Many symphony musicians have volunteered their time to perform in different care facilities throughout the month, but USUO is also opening the doors of Abravanel Hall for those able to travel.
The month's first Abravanel Hall performance of Saint-SaËns’ "Organ Symphony" May 6 was well received, explained Paula Fowler, USUO’s director of education and community outreach. She hopes the upcoming performances will impact the community, continuing with Monday's production of "Falstaff."
"'Falstaff' is a bubbling comedy that matches the month of May pretty well. The end of the opera is a huge fugue that sounds like rolling waves of laughter," Fowler said. The performances don't just uplift the audience, but the symphony as well, she said. "We have a more intimate touch with part of our audience, and we love seeing how much they appreciate the performances. It's really gratifying."
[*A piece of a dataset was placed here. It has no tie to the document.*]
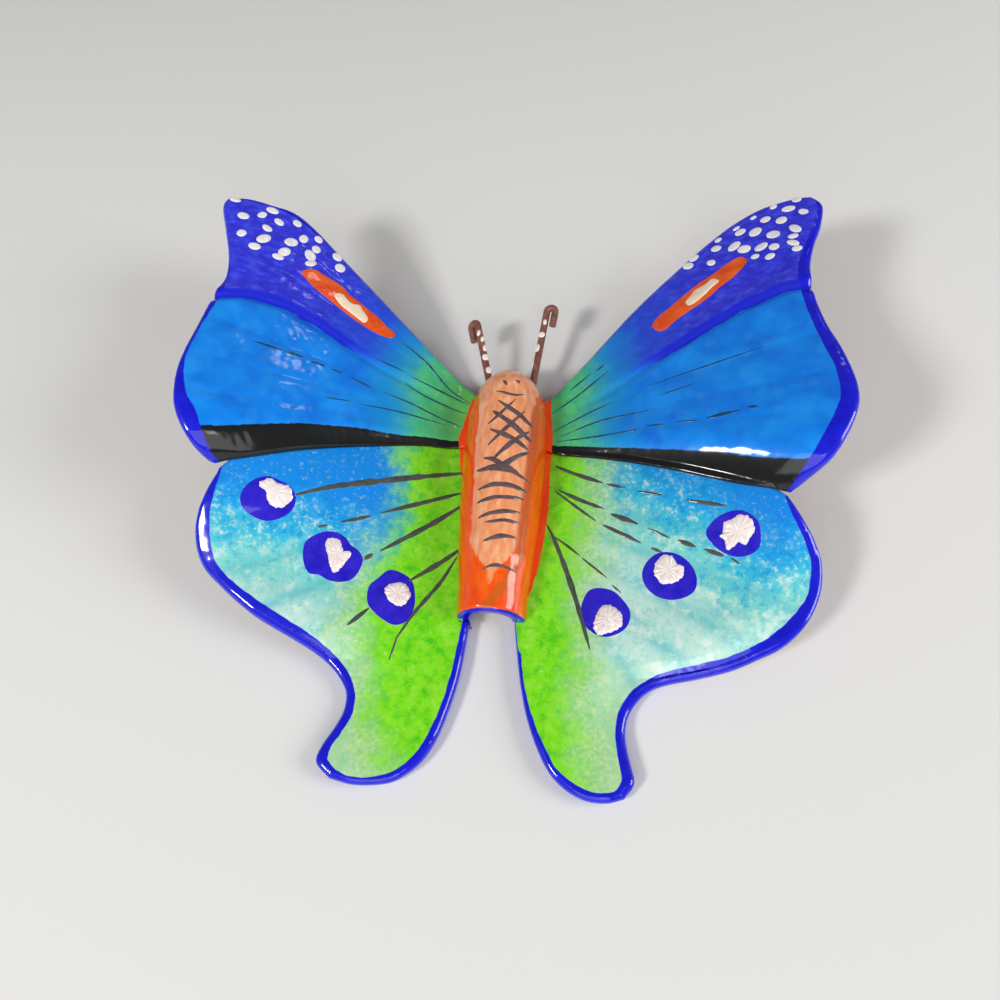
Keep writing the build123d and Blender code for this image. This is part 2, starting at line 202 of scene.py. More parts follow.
right = SimpleNamespace(
    name="right",
    sign=1,
    lead_px=[(550, 398, 1), (566, 383, 1), (597, 350, 2), (630, 314, 2), (663, 282, 2), (697, 250, 3),
        (730, 223, 3), (763, 204, 3), (795, 194, 3)],
    tip_px=[(811, 194, 4), (822, 204, 5)],
    margin_px=[(821, 225, 7), (814, 247, 9), (811, 270, 13), (816, 298, 12), (825, 320, 12),
        (839, 343, 14), (850, 363, 15), (859, 388, 19), (859, 408, 21), (848, 435, 22), (830, 460, 19)],
    notch_px=(790, 494),
    foot_px=[(745, 486), (700, 477), (650, 467), (600, 460), (555, 455)],
    hind_px=[(797, 513, 5), (807, 530, 6), (815, 547, 8), (820, 563, 9), (821, 582, 11), (818, 600, 12),
        (811, 617, 15), (799, 634, 17), (780, 650, 17), (757, 661, 15), (730, 672, 15), (697, 680, 15),
        (670, 685, 14), (652, 691, 12), (638, 702, 12), (628, 718, 11), (625, 735, 10), (627, 752, 10),
        (631, 768, 11)],
    hook_px=[(634, 785, 13), (624, 800, 13)],
    tail_px=[(607, 804, 11), (587, 802, 11), (567, 792, 11), (550, 775, 9), (537, 750, 8), (527, 720, 6),
        (521, 690, 4), (517, 655, 4)],
    furrow_px=[(600, 398), (630, 377), (663, 357), (690, 340), (717, 323), (743, 308), (782, 291),
        (806, 286)],
    band_px=[(553, 447), (567, 446), (597, 447), (663, 449), (717, 452), (763, 457), (830, 459)],
    fore_green_px=[(588, 352), (592, 373), (591, 393), (590, 413), (597, 445)],
    green_px=[(588, 445), (580, 480), (580, 515), (575, 550), (570, 583), (570, 617), (572, 683),
        (575, 750), (588, 800)],
    pale_px=[(590, 470), (610, 487), (640, 505), (680, 530), (720, 560), (757, 588), (790, 586),
        (840, 566)],
    orange_px=[(551, 400), (553, 440), (550, 475), (549, 505), (545, 535), (539, 565), (531, 590),
        (525, 606)],
    dots_px=[(796, 197, 10, 5, -10), (773, 204, 8, 4, -25), (788, 206, 14, 6, -12), (803, 209, 10, 6, 0),
        (753, 215, 7, 3, -28), (765, 217, 11, 6, -22), (781, 218, 12, 7, -18), (736, 226, 8, 3, -30),
        (795, 227, 13, 8, 15), (740, 230, 12, 6, -28), (755, 230, 14, 8, -30), (773, 233, 14, 8, -12),
        (793, 235, 11, 5, -12), (718, 238, 8, 4, -30), (734, 245, 15, 7, -38), (761, 246, 15, 7, -30),
        (793, 242, 13, 6, 8), (716, 247, 11, 6, -20), (744, 248, 14, 8, -15), (774, 246, 11, 7, -15),
        (797, 248, 11, 6, -12), (755, 256, 9, 5, -20), (770, 256, 11, 6, -25), (694, 257, 11, 5, -35),
        (688, 265, 11, 7, -15), (711, 262, 9, 6, -15)],
    lozenge_px=[(741, 256), (747, 260), (742, 268), (732, 278), (720, 287), (709, 297), (698, 305),
        (686, 313), (675, 321), (666, 329), (658, 331), (652, 326), (658, 317), (668, 309), (677, 301),
        (683, 296), (698, 284), (713, 274), (730, 261)],
    core_px=[(684, 303), (687, 307), (694, 304), (705, 295), (713, 287), (720, 281), (719, 279),
        (713, 278), (705, 284), (695, 290), (689, 297)],
    discs_px=[[(706, 532), (713, 521), (725, 513), (740, 510), (752, 515), (759, 523), (761, 535),
        (760, 546), (752, 554), (738, 557), (724, 553), (711, 543)], [(642, 575), (646, 563), (656, 554),
        (668, 552), (681, 556), (692, 566), (697, 579), (695, 590), (686, 597), (671, 600), (656, 596),
        (646, 587)], [(581, 610), (584, 598), (590, 590), (600, 588), (613, 591), (623, 600), (630, 611),
        (629, 623), (621, 632), (606, 637), (593, 633), (584, 624)]],
    dabs_px=[[(722, 532), (723, 523), (732, 518), (742, 514), (752, 519), (755, 530), (750, 540),
        (745, 546), (739, 543), (733, 548), (727, 551), (724, 542), (719, 537)], [(653, 572), (656, 561),
        (663, 555), (672, 556), (677, 563), (684, 567), (684, 576), (676, 583), (663, 585), (656, 579)],
        [(593, 624), (596, 614), (600, 607), (608, 604), (618, 609), (623, 617), (622, 626), (613, 632),
        (600, 635), (594, 631)]],
    fore_strokes_px=[([(570, 391), (590, 374)], 1.5), ([(552, 414), (580, 394), (608, 371)], 1.5),
        ([(596, 371), (604, 365)], 1.8), ([(553, 432), (585, 415), (612, 402)], 1.5),
        ([(560, 437), (600, 421), (650, 410)], 1.5), ([(556, 442), (600, 436), (626, 431)], 1.6),
        ([(645, 426), (665, 424)], 1.8), ([(675, 422), (698, 420)], 1.6), ([(706, 418), (740, 410)], 3.0),
        ([(748, 407), (758, 406)], 2.6), ([(648, 386), (700, 368), (765, 346)], 1.4),
        ([(660, 395), (695, 383)], 1.3), ([(600, 436), (640, 429)], 1.3)],
    hind_strokes_px=[([(555, 466), (575, 474), (603, 483)], 4.0), ([(607, 484), (625, 488)], 3.0),
        ([(637, 491), (662, 495)], 3.0), ([(687, 500), (727, 506)], 4.0),
        ([(558, 490), (580, 500), (604, 509)], 4.0), ([(611, 514), (638, 524)], 5.0),
        ([(648, 528), (670, 538)], 2.6), ([(678, 540), (696, 547)], 4.2), ([(704, 549), (724, 556)], 4.5),
        ([(731, 558), (740, 564)], 2.6), ([(555, 491), (575, 506), (596, 521)], 3.0),
        ([(603, 525), (641, 543)], 4.2), ([(651, 548), (662, 552)], 3.0),
        ([(547, 525), (554, 539), (567, 573), (578, 607), (590, 650)], 5.4),
        ([(553, 536), (566, 545), (580, 556)], 2.6), ([(582, 558), (607, 578)], 2.4),
        ([(612, 585), (621, 593)], 2.0)],
    antenna_dots_px=[(532, 365, 12, 6), (537, 348, 10, 7), (541.5, 334.5, 7, 7), (545, 322, 7, 4),
        (549, 330, 5, 5)])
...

Making Sense of Alzheimer's Month was a USUO-brainstormed concept initiated a year ago.
"We liked it so much that we're repeating and refining it," Fowler said. "We want to feed people with music and art, and when they come we want them to have a wonderful time. We want them to leave feeling enriched."
Tickets to both "Falstaff" and "The Rite of Spring" are complimentary to Alzheimer's care recipients and one companion, and 20 percent off for other companions. "Falstaff" will be performed Monday at 7:30 p.m. and "Rite of Spring" May 27 at 8 p.m. There are also pre-concert lectures at both performances.